From: clare@csel.org
To: Hisashi T Fujinaka <htodd@twofifty.com>
Cc: gnats-bugs@NetBSD.org, kern-bug-people@netbsd.org,
 gnats-admin@netbsd.org, netbsd-bugs@netbsd.org
Subject: Re: kern/52818: The wm driver stops working after large traffic
Date: Wed, 20 Dec 2017 07:06:00 +0900

 On Mon, 18 Dec 2017 09:14:48 -0800 (PST)
 Hisashi T Fujinaka <htodd@twofifty.com> wrote:

 > ASPM needs to be negotiated on the PCIe link and really should be turned
 > off in the BIOS.

 XCY mini PC's system firmware have a bug that it cannot handle PCIe ASPM.
 We should disable PCIe ASPM to use the such box.
 I think most end user cannot fix the behavior of the system firmware.

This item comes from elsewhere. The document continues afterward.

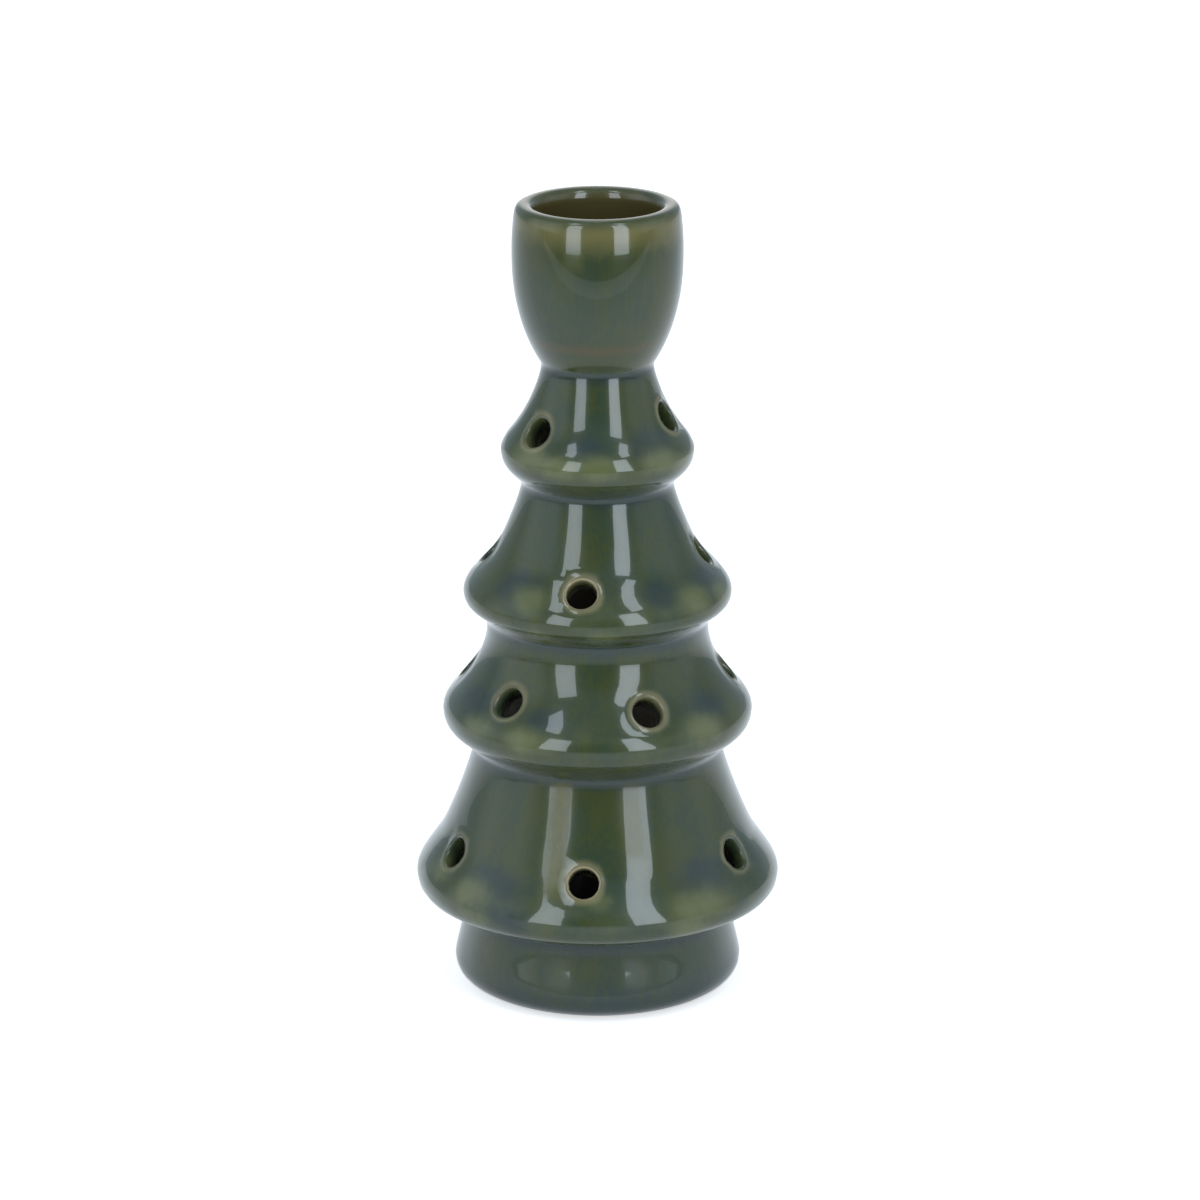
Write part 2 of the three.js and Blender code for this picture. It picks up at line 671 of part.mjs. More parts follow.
// Button cell, turned about its own axis and laid along X with its cap towards +X

function buttonCell() {
  const canTop = CELL_HEIGHT - CELL_CAP_RISE;
  const cell = turned(profilePoints([
    [0, 0],
    [CELL_RADIUS - CELL_EDGE, 0],
    [CELL_RADIUS, CELL_EDGE],
    [CELL_RADIUS, canTop - CELL_EDGE],
    [CELL_RADIUS - CELL_EDGE, canTop],
    [CELL_CAP_RADIUS + CELL_EDGE, canTop],
    [CELL_CAP_RADIUS, CELL_HEIGHT],
    [0, CELL_HEIGHT],
  ]), CELL_STEPS);
  return cell.rotateY(Math.PI / 2);
}

// End plates with a tab that goes up through the bay's ceiling and the board

function endPlate() {
  const half = PLATE_THICKNESS / 2;
  const plateTop = cellAxis + PLATE_HEIGHT / 2;
  return join(
    block(-half, half, -PLATE_WIDTH / 2, PLATE_WIDTH / 2, cellAxis - PLATE_HEIGHT / 2, plateTop),
    block(-half, half, -TAB_WIDTH / 2, TAB_WIDTH / 2, plateTop - SNUG, boardTop - SNUG),
  );
}

// Conical contact spring along X, large end on its plate

class ConeHelix extends THREE.Curve {
  getPoint(t) {
    const angle = 2 * Math.PI * SPRING_TURNS * t;
    const radius = THREE.MathUtils.lerp(SPRING_SMALL_RADIUS, SPRING_LARGE_RADIUS, t);
    const along = SPRING_WIRE / 2 + (SPRING_LENGTH - SPRING_WIRE) * t;
    return new THREE.Vector3(along, radius * Math.cos(angle), radius * Math.sin(angle));
  }
}

function tube(path, radius, sides, steps) {
  const section = new THREE.Shape();
  for (let i = 0; i < sides; i++) {
    const angle = (2 * Math.PI * i) / sides;
    const [x, y] = [radius * Math.cos(angle), radius * Math.sin(angle)];
    if (i === 0) section.moveTo(x, y);
    else section.lineTo(x, y);
  }
  return new THREE.ExtrudeGeometry(section, { steps, extrudePath: path, bevelEnabled: false });
}

function leastCoilGap(curve) {
  const perTurn = 40;
  const points = curve.getPoints(perTurn * SPRING_TURNS);
  let least = Infinity;
  for (let i = 0; i < points.length; i++) {
    for (let j = i + perTurn / 2; j < points.length; j++) {
      least = Math.min(least, points[i].distanceTo(points[j]) - SPRING_WIRE);
    }
  }
  return least;
}

function contactSpring() {
  const helix = new ConeHelix();
  console.log(`least gap between the spring's turns: ${leastCoilGap(helix).toFixed(2)} mm`);
  return tube(helix, SPRING_WIRE / 2, 6, Math.round(12 * SPRING_TURNS));
}

// Slide switch

function switchShell() {
  const [long, wide] = [SWITCH_LENGTH / 2, SWITCH_WIDTH / 2];
  const [innerLong, innerWide] = [long - SWITCH_WALL, wide - SWITCH_WALL];
  const slotLong = (KNOB_LENGTH + SWITCH_TRAVEL) / 2 + CLEARANCE;
  const slotWide = KNOB_WIDTH / 2 + CLEARANCE;
  const shell = cut(
    block(-long, long, -wide, wide, switchBottom, switchTop),
    block(-innerLong, innerLong, -innerWide, innerWide, switchBottom + SWITCH_WALL, switchTop + SNUG),
    block(-slotLong, slotLong, -slotWide, slotWide, 0, switchTop),
  );
  return geometryOf(shell).translate(0, switchY, 0);
}

const switchPinPlaces = [-1, 0, 1].map((step) => step * SWITCH_PITCH);

function switchWafer() {
  const long = SWITCH_LENGTH / 2 - SWITCH_WALL - SNUG;
  const wide = SWITCH_WIDTH / 2 - SWITCH_WALL - SNUG;
  const bottom = switchTop - WAFER_THICKNESS;
  const [hole, holeTop] = [SWITCH_PIN_RADIUS + SNUG, switchTop + SNUG];
  const holes = switchPinPlaces.map((x) => disc(hole, 0, holeTop, x, 0, PIN_SIDES));
  const wafer = cut(block(-long, long, -wide, wide, bottom, switchTop - SNUG), ...holes);
  return geometryOf(wafer).translate(0, switchY, 0);
}

function switchPin(x) {
  const bottom = switchTop - WAFER_THICKNESS - SWITCH_PIN_DROP;
  return disc(SWITCH_PIN_RADIUS, bottom, switchTop + SWITCH_PIN_RISE, x, switchY, PIN_SIDES);
}

function switchKnob() {
  const slideBottom = switchBottom + SWITCH_WALL + SNUG;
  const slideTop = slideBottom + SLIDER_HEIGHT;
  const slideWide = SWITCH_WIDTH / 2 - SWITCH_WALL - CLEARANCE;
  const tip = UNIT_INSET + 2 * SNUG;
  const [long, wide] = [KNOB_LENGTH / 2, KNOB_WIDTH / 2];
  const groove = KNOB_LENGTH / 6;
  const knob = cut(
    join(
      block(-SLIDER_LENGTH / 2, SLIDER_LENGTH / 2, -slideWide, slideWide, slideBottom, slideTop),
      block(-long, long, -wide, wide, tip, slideTop),
    ),
    block(-groove / 2, groove / 2, -KNOB_WIDTH, KNOB_WIDTH, 0, tip + groove),
  );
  return geometryOf(knob).translate(-SWITCH_TRAVEL / 2, switchY, 0);
}

// Circuit board: a disc with one flat edge, clear of the screw posts

const leadPlaces = [LEAD_PITCH / 2, -LEAD_PITCH / 2];

function circuitBoard() {
  const end = Math.acos(-BOARD_FLAT / boardRadius) - Math.PI / 2;
  const outline = new THREE.Shape();
  outline.absarc(0, 0, boardRadius, -end, Math.PI + end);
  const options = { depth: BOARD_THICKNESS, bevelEnabled: false, curveSegments: 30 };
  const board = new THREE.ExtrudeGeometry(outline, options).translate(0, 0, boardBottom);
  const [low, high] = [boardBottom - SNUG, boardTop + SNUG];
  return cut(
    board,
    ...leadPlaces.map((x) => disc(LEAD_RADIUS + 2 * SNUG, low, high, x, 0, PIN_SIDES)),
    ...WIRE_PLACES.map((x) => disc(WIRE_RADIUS + 2 * SNUG, low, high, x, switchY, PIN_SIDES)),
    ...[-1, 1].map((side) => tabSlot(side, low, high)),
  );
}

function lightDiode() {
  const shoulder = ledBase + LED_HEIGHT - LED_RADIUS;
  const points = profilePoints([
    [0, ledBase],
    [LED_FLANGE_RADIUS, ledBase],
    [LED_FLANGE_RADIUS, ledBase + LED_FLANGE_HEIGHT],
    [LED_RADIUS, ledBase + LED_FLANGE_HEIGHT],
  ]);
  for (let i = 0; i < LED_DOME_STEPS; i++) {
    const angle = (Math.PI / 2) * (i / LED_DOME_STEPS);
    points.push(new THREE.Vector2(LED_RADIUS * Math.cos(angle), shoulder + LED_RADIUS * Math.sin(angle)));
  }
  points.push(new THREE.Vector2(0, shoulder + LED_RADIUS));
  return turned(points, LED_STEPS);
}

function diodeLead(x, length) {
  return disc(LEAD_RADIUS, boardTop - length, boardTop, x, 0, PIN_SIDES);
}

function resistor() {
  const [length, width, height] = RESISTOR_SIZE;
  const [x, y] = RESISTOR_PLACE;
  const base = boardTop + SNUG;
  const [long, wide, inset] = [length / 2, width / 2, SNUG / 2];
  const middle = long - RESISTOR_CAP;
  const [core, side, top] = [middle + SNUG, wide - inset, base + height];
  return join(
    block(x - core, x + core, y - side, y + side, base, top - inset),
    block(x - long, x - middle, y - wide, y + wide, base, top),
    block(x + middle, x + long, y - wide, y + wide, base, top),
  );
}

// A wire from above a switch pin, up behind the bay and through its hole in the board

function wire(fromX, toX) {
  const bottom = switchTop + SWITCH_PIN_RISE + SNUG;
  const top = boardTop - SNUG;
  const bow = switchY + WIRE_BOW;
  const path = new THREE.CatmullRomCurve3([
    new THREE.Vector3(fromX, switchY, bottom),
    new THREE.Vector3(fromX, switchY, bottom + WIRE_STEM),
    new THREE.Vector3((fromX + toX) / 2, bow, bottom + WIRE_BOW_RISE),
    new THREE.Vector3(toX, switchY, top - WIRE_END),
    new THREE.Vector3(toX, switchY, top),
  ]);
  return tube(path, WIRE_RADIUS, PIN_SIDES, 12);
}

// The scene: every piece is its own named mesh

const candleHolder = new THREE.Group();
const lightUnit = new THREE.Group();
candleHolder.add(lightUnit);

function add(group, name, shape, color, roughness, metalness = 0) {
  const geometry = shape instanceof THREE.BufferGeometry ? shape : geometryOf(shape);
  const material = new THREE.MeshStandardMaterial({ color, roughness, metalness });
  const mesh = new THREE.Mesh(geometry, material);
  mesh.name = name;
  group.add(mesh);
  return mesh;
}

const GREEN_GLAZE = 0x56654c;
const GREY_SILICONE = 0x4a4a4c;
const STEEL = 0xb9bcc0;
const BLACK_PLASTIC = 0x1f1f21;
const RED_SLEEVE = 0xa82a22;
const WHITE_PLASTIC = 0xe4e2da;
const BROWN_LAMINATE = 0x6b4a2c;
const GREEN_BOARD = 0x2f6b3f;
const WARM_EPOXY = 0xf2e3ae;

add(candleHolder, 'tree_body', treeBody(), GREEN_GLAZE, 0.12);

add(lightUnit, 'battery_base', batteryBase(), BLACK_PLASTIC, 0.45);
add(lightUnit, 'light_housing', lightHousing(), BLACK_PLASTIC, 0.45);
add(lightUnit, 'grip_band', gripBand(), GREY_SILICONE, 0.6);
add(lightUnit, 'battery_door', batteryDoor(), BLACK_PLASTIC, 0.5);
const doorScrew = add(lightUnit, 'door_screw', screw(doorScrewLength), STEEL, 0.35, 1);
doorScrew.position.set(doorScrewX, 0, 0);

housingScrewPlaces.forEach(([x, y], i) => {
  const housingScrew = screw(HOUSING_SCREW_LENGTH);
  add(lightUnit, `housing_screw_${i + 1}`, housingScrew, STEEL, 0.35, 1).position.set(x, y, 0);
});

for (let i = 0; i < CELL_COUNT; i++) {
  const x = -bayHalfLength + plateRoom + i * (CELL_HEIGHT + SNUG);
  add(lightUnit, `battery_cell_${i + 1}`, buttonCell(), STEEL, 0.25, 1).position.set(x, 0, cellAxis);
}

add(lightUnit, 'contact_plate', endPlate(), STEEL, 0.3, 1).position.set(-plateX, 0, 0);
add(lightUnit, 'spring_plate', endPlate(), STEEL, 0.3, 1).position.set(plateX, 0, 0);
add(lightUnit, 'contact_spring', contactSpring(), STEEL, 0.3, 1)
  .position.set(bayHalfLength - plateRoom - SPRING_LENGTH, 0, cellAxis);

add(lightUnit, 'switch_shell', switchShell(), STEEL, 0.3, 1);
add(lightUnit, 'switch_wafer', switchWafer(), BROWN_LAMINATE, 0.7);
add(lightUnit, 'switch_knob', switchKnob(), WHITE_PLASTIC, 0.5);
switchPinPlaces.forEach((x, i) => {
  add(lightUnit, `switch_pin_${i + 1}`, switchPin(x), STEEL, 0.3, 1);
});

add(lightUnit, 'circuit_board', circuitBoard(), GREEN_BOARD, 0.5);
add(lightUnit, 'resistor', resistor(), BLACK_PLASTIC, 0.5);
add(lightUnit, 'led', lightDiode(), WARM_EPOXY, 0.15);
['led_lead_long', 'led_lead_short'].forEach((name, i) => {
  add(lightUnit, name, diodeLead(leadPlaces[i], LEAD_LENGTHS[i]), STEEL, 0.3, 1);
});
add(lightUnit, 'wire_black', wire(switchPinPlaces[0], WIRE_PLACES[0]), BLACK_PLASTIC, 0.5);
add(lightUnit, 'wire_red', wire(switchPinPlaces[1], WIRE_PLACES[1]), RED_SLEEVE, 0.5);

export default candleHolder;
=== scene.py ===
"""Ceramic christmas tree candle holder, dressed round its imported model.

The glazed tree is turned again from its outline with many more faces, with softly rounded light holes.
The battery light in its foot keeps its solids, and every piece has its finish.
The tree's sizes are in millimetres and are turned into metres where its mesh is made.
The studio's sizes are in metres.
"""

import json
import math

import bmesh
import bpy
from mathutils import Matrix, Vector


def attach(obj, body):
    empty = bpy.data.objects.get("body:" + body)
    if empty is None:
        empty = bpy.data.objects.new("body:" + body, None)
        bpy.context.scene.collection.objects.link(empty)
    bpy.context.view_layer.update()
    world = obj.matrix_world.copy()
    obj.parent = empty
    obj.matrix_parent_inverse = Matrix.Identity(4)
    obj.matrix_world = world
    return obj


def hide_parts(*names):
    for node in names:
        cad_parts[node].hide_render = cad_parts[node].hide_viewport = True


MM = 0.001

# Outline of the tree, in radius and height above the table
FOOT_HEIGHT = 15.25
FOOT_RADIUS = 26.92
FOOT_RADIUS_HEIGHT = 5
FOOT_TOP_RADIUS = 24.8
FOOT_TOP_LEAN = 9
FOOT_RING_OUTER = 20.4
FOOT_EDGE_RISE = 24.8
CREASE_FILLET = 0.9
CUP_HEIGHT = 29.7
CUP_RADIUS = 15.7
CUP_RADIUS_RISE = 20
CUP_FLARE = 33
LIP_RADIUS = 15.35
LIP_HEIGHT = 2.6
LIP_LEAN = 6
LIP_CREST_RADIUS = 13.3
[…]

 > For the workaround I would suggest that you don't differentiate between
 > the 82583 and the 82574 (do the same thing for both).

 I read the specification update of the 82573 and 82574.
 I'll post the candidate patch later...


 -- 
 Shinichi Doyashiki <clare@csel.org>

From: Shinichi Doyashiki <clare@csel.org>
To: gnats-bugs@NetBSD.org
Cc: Hisashi T Fujinaka <htodd@twofifty.com>
Subject: Re: kern/52818: The wm driver stops working after large traffic
Date: Thu, 21 Dec 2017 01:22:38 +0900 (JST)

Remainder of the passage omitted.